Isaac Newton’s Principia, first published in 1687, is known for its spectacular demonstration of the principle of universal gravitation. But as with all famous books, its fame has sometimes obscured the fact that it contains many puzzling features, the meaning of which has vexed readers from its publication to the present day.

Perhaps the most famous of these puzzles concerns the ‘Rules of Philosophising’ that Newton added to the second edition of the Principia, published in 1713. These ultra-famous statements, in which Newton appears to set out a methodology for doing natural science, have been quoted innumerable times. Together with the General Scholium – also added to the second edition – in which Newton declared that he did not ‘feign hypotheses’, they have sometimes been taken as a kind of manifesto for ‘modern’ scientific method. Many readers are surprised to learn that the Rules were not even present in the first edition, where in their place stood nothing other than a set of ‘Hypotheses’!

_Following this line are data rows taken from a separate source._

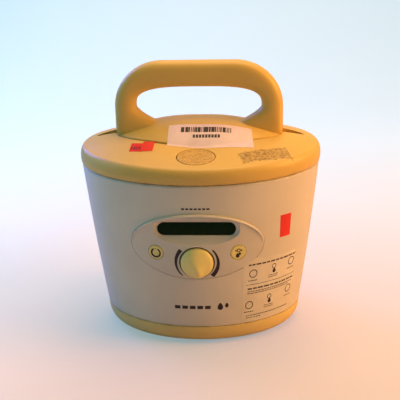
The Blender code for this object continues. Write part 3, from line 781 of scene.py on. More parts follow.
def blend_colour(tree, share, first, second):
    """One colour turning into another as share goes from 0 to 1."""
    made = node(tree, "Mix", data_type="RGBA", clamp_factor=True)
    factor, colour_a, colour_b = made.inputs[0], made.inputs[6], made.inputs[7]
    for socket, value in ((factor, share), (colour_a, first), (colour_b, second)):
        if isinstance(value, bpy.types.NodeSocket):
            tree.links.new(value, socket)
        else:
            socket.default_value = value if isinstance(value, float) else (*value, 1.0)
    return made.outputs[2]


def shade(colour_value, factor):
    return tuple(c * factor for c in colour_value)


def finish(name):
    """A new material, its node tree and its Principled shader."""
    made = bpy.data.materials.new(name)
    made.use_nodes = True
    return made, made.node_tree, made.node_tree.nodes["Principled BSDF"]


def made_once(wire):
    """Turns a function that wires a tree and its shader into one that gives its material, built once."""

    @wraps(wire)
    def get():
        name = wire.__name__
        if name in bpy.data.materials:
            return bpy.data.materials[name]
        made, tree, shader = finish(name)
        wire(tree, shader)
        return made

    return get


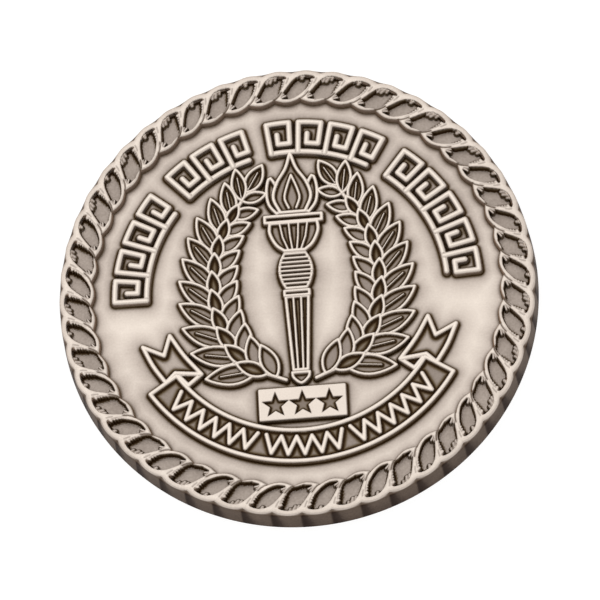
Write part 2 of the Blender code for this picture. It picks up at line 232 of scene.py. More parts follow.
def build_piece(name, points, quads, tone, material, slot, *nodes):
    """Makes a mesh object from points in millimetres, and lets it stand for the CAD nodes."""
    used, compact = np.unique(quads, return_inverse=True)
    points, tone = points[used], tone[used]
    quads = compact.reshape(quads.shape).astype(np.int32)
    mesh = bpy.data.meshes.new(name)
    mesh.vertices.add(len(points))
    mesh.vertices.foreach_set("co", (points * MM).astype(np.float32).ravel())
    mesh.loops.add(quads.size)
    mesh.loops.foreach_set("vertex_index", quads.ravel())
    mesh.polygons.add(len(quads))
    mesh.polygons.foreach_set("loop_start", np.arange(0, quads.size, 4, dtype=np.int32))
    mesh.update(calc_edges=True)
    mesh.shade_smooth()
    layer = mesh.attributes.new("tone", "FLOAT", "POINT")
    layer.data.foreach_set("value", np.clip(tone, 0, 1).astype(np.float32))
    mesh.materials.append(material)
    piece = bpy.data.objects.new(name, mesh)
    bpy.context.scene.collection.objects.link(piece)
    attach(piece, "root")
    if nodes:
        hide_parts(*nodes)


class Relief:
    """A height map over a rectangle, painted shape by shape with the front shapes last."""

    shadows = []           # every outline painted on this face, for the field's halo of painted shade

    def __init__(self, low, high, step=OBVERSE_STEP):
        self.step = step
        self.x, self.y = np.meshgrid(np.arange(low[0], high[0], step), np.arange(low[1], high[1], step))
        self.z = np.full(self.x.shape, NOTHING)
        self.tone = np.zeros(self.x.shape)
        self.move_x, self.move_y = np.zeros(self.x.shape), np.zeros(self.x.shape)

    def window(self, path, margin):
        """Rows and columns of the map that lie within a margin of a path."""
        corners = np.asarray(path) - (self.x[0, 0], self.y[0, 0])
        first = (corners.min(axis=0) - margin) / self.step
        last = (corners.max(axis=0) + margin) / self.step
        return tuple(slice(max(int(a), 0), max(int(b) + 2, 0)) for a, b in zip(first[::-1], last[::-1]))

    def paint(self, outline, half, closed=True, lines=(), floor=FLOOR_HEIGHT,
              floor_tone=TONE_FLOOR, outer_wall=OUTER_WALL, crown=CROWN, crevice=CREVICE,
              fade=WALL_FADE):
        """Adds a shape with a raised outline, a sunk floor and raised lines on the floor."""
        skirt = SKIRT_STEPS * self.step
        spot = self.window(outline, half + outer_wall + skirt + self.step)
        x, y = self.x[spot], self.y[spot]
        away, away_x, away_y = distance_to(x, y, outline, closed)
        signed = np.where(inside(x, y, outline), -away, away) if closed else away
        within = signed < half
        edge = away - half
        width = np.full(x.shape, half)
        for path, path_half in lines:
            gap, gap_x, gap_y = distance_to(x, y, path, False)
            nearer = within & (gap - path_half < edge)
            edge = np.where(nearer, gap - path_half, edge)
            width = np.where(nearer, path_half, width)
            away_x, away_y = np.where(nearer, gap_x, away_x), np.where(nearer, gap_y, away_y)
        foot = np.where(within, INNER_WALL, outer_wall)
        pull = np.where(np.abs(edge) < self.step / 2, -edge, 0.0)
        pull = np.where(within & (np.abs(edge - foot) < self.step / 2), foot - edge, pull)
        edge = edge + pull
        slope = np.clip(edge / foot, 0, 1)
        shoulder = DESIGN_RELIEF - crown
        z = DESIGN_RELIEF - crown * np.clip(1 + edge / width, 0, 1) ** 2
        z = np.where(within, z + (floor - shoulder) * slope, z - shoulder * np.maximum(edge / foot, 0))
        beyond = np.maximum(edge - foot, 0)
        ground = np.where(within, floor_shade(floor_tone, beyond, crevice), TONE_FOOT)
        ground = np.where(slope < 1, wall_tone(slope, fade), ground)
        tone = np.where(edge < 0, top_tone(edge, width), ground)
        reached = within | ((edge < outer_wall + skirt) & (z > self.z[spot]))
        for layer, values in ((self.z, z), (self.tone, tone), (self.move_x, pull * away_x),
                              (self.move_y, pull * away_y)):
            layer[spot] = np.where(reached, values, layer[spot])
        Relief.shadows.append((outline, closed, half + outer_wall))

    def build(self, name, material, *nodes, reverse=False):
        """Makes the piece on the obverse's field, or upside down on the reverse's."""
        quads = grid_quads(self.z > NOTHING)
        z = REVERSE_FIELD_Z - self.z if reverse else FIELD_Z + self.z
        points = np.stack([self.x + self.move_x, self.y + self.move_y, z], -1).reshape(-1, 3)
        if reverse:
            quads = quads[:, ::-1]
        build_piece(name, points, quads, self.tone.ravel(), material, "raised_metal", *nodes)


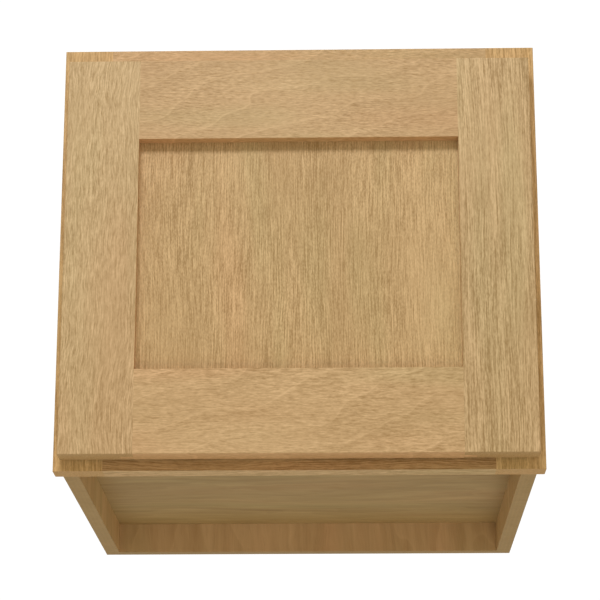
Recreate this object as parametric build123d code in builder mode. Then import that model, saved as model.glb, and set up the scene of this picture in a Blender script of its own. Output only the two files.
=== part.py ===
from build123d import *
import os

# Hanging wall cabinet with a face frame and one overlay door hinged on the left.
# Millimetres. +X to the right, +Y towards the wall, +Z up.
# Origin: centre of the back's outer face, which is also the centre of the wall screw holes.

# ---------------------------------------------------------------- driving dimensions
cabinet_w = 381.0           # over the face frame
cabinet_h = 351.0
cabinet_d = 344.0           # wall to the face frame's front
box_board = 12.3            # half-inch plywood of the sides, top and bottom
back_t = 12.3
joint_depth = 6.0           # rabbets and dadoes in the sides
side_inset = 6.2            # side panel's outer face, in from the face frame's edge
bottom_recess = 25.8        # underside of the bottom panel, up from the lower edges

frame_t = 19.0
frame_stile_w = 38.5
dowel_r = 4.0
dowel_length = 30.0
dowel_spacing = 18.0
dowel_end_room = 1.0        # past each end of a dowel, in its hole

nail_head_r = 1.9
nail_head_h = 0.8
nail_r = 0.8
nail_length = 32.0
nails_across = (-150.0, -75.0, 0.0, 75.0, 150.0)
nails_up = (-95.0, 0.0, 95.0)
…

Why did Newton change his famous text so drastically? And what was the real meaning of the Hypotheses and the Rules? A new solution to these ancient questions has been published by Dmitri Levitin in this month’s issue of ISIS, the journal of the International Society for the History of Science. The solution is based on a previously unknown Rule of Philosophising, discovered by Levitin among Newton’s huge manuscript archive. The text dates from between the two editions of the Principia, when Newton planned to call the Rules ‘Axioms’. It is written in Latin on a torn scrap of paper (perhaps explaining why previous scholars had missed it) which Levitin restored by conjecturing the missing words.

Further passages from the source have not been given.